On the eastern side, the valley narrows significantly and splits into two branches (the headwaters of Western Söök and Karakol). Southeast of the Kindik Mountains, the Joojyurok Valley stretches from northeast to southwest at an altitude of 2,000–3,000 meters.
==Geology==
Geologically, the Suusamyr Valley is composed of sandstones, conglomerates, and red-colored clays dating back to the Cenozoic era. The valley floor and the gently sloping foothill plains are predominantly covered with sands and clays from the Quaternary period. The valley’s primary tectonic formation is characterized by a synclinal structure.
==Hydrology==
The river Suusamyr flows through Suusamyr Valley.
==Climate==
The climate of the Suusamyr Valley is continental. In summer, air temperatures can reach up to 30°C, while in winter they may drop to –40°C to –45°C. The average temperature in January is –20 to –21°C, and in July, it is 13–14°C. In summer, dew often falls at night, and frosts may also occur. Annual precipitation is between 350–370 mm (255 mm in dry years, and up to 500 mm during wet periods). About 63% of annual precipitation falls between March and July. Winters are long (5–6 months) with heavy snowfall (up to 1 meter). Winds predominantly blow from the west and northwest.
==Landscapes==
The valley is predominantly used as "alpine summer pastures full of herbs and wild flowers – carpeting the valley floor in many colours."

Depending on the relief, elevation, and climatic conditions, the Suusamyr Valley is characterized by the following landscape zones:
1. Feather grass and wormwood dry steppe (at elevations of 2000–2200 m) — occupies the flat areas along both banks of the Suusamyr River and the foothills. The soils are light brown and brown.
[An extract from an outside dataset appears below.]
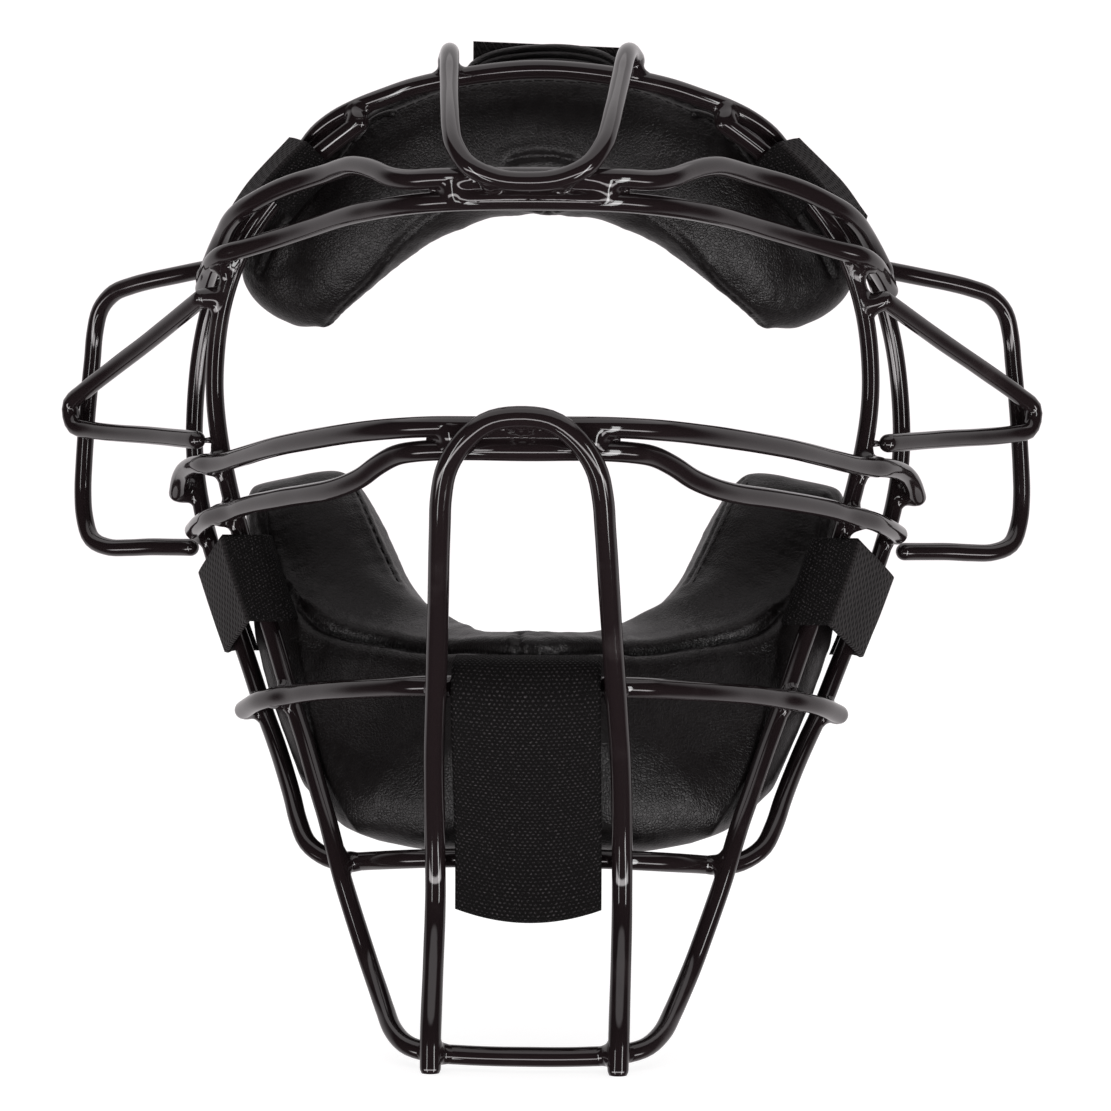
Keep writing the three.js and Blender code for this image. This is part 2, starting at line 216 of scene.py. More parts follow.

Vegetation covers 50–70% of the soil surface; the rest is bare.
2. Feather grass–alkali grass steppe and mixed herb (sedge, wild thyme, bindweed)–grass (including feather grass, etc.) meadow steppe (2200–2600 m). The soil is dark brown or chestnut, rich in humus.
3. Subalpine meadow dominated by grasses (such as wild rye, foxtail, mountain oats, etc.) and diverse herbs (up to 3000–3100 m). The soil is meadow black or dark-colored.
4. Feather grass–fescue and mixed herb alpine meadow (up to 3500–3700 m). These are mountain meadows and meadow-steppes with stony, humus-rich soils.
5. Glacial-nival zone (above 3500–3700 m) — characterized by gravelly surfaces, rocky ridges, scree slopes, glaciers, permanent snow that does not melt, and sharply rising high peaks.
==Settlements==
The valley includes the settlements of Kozhomkul, Tunuk, Ülgü, Birinchi May, Kaysar, and Suusamyr.

==Infrastructure==
Bishkek — Osh (M41) (European route E010) road enters the valley at the tunnel under Töö Ashuu Pass and leaves it at Ala-Bel Pass.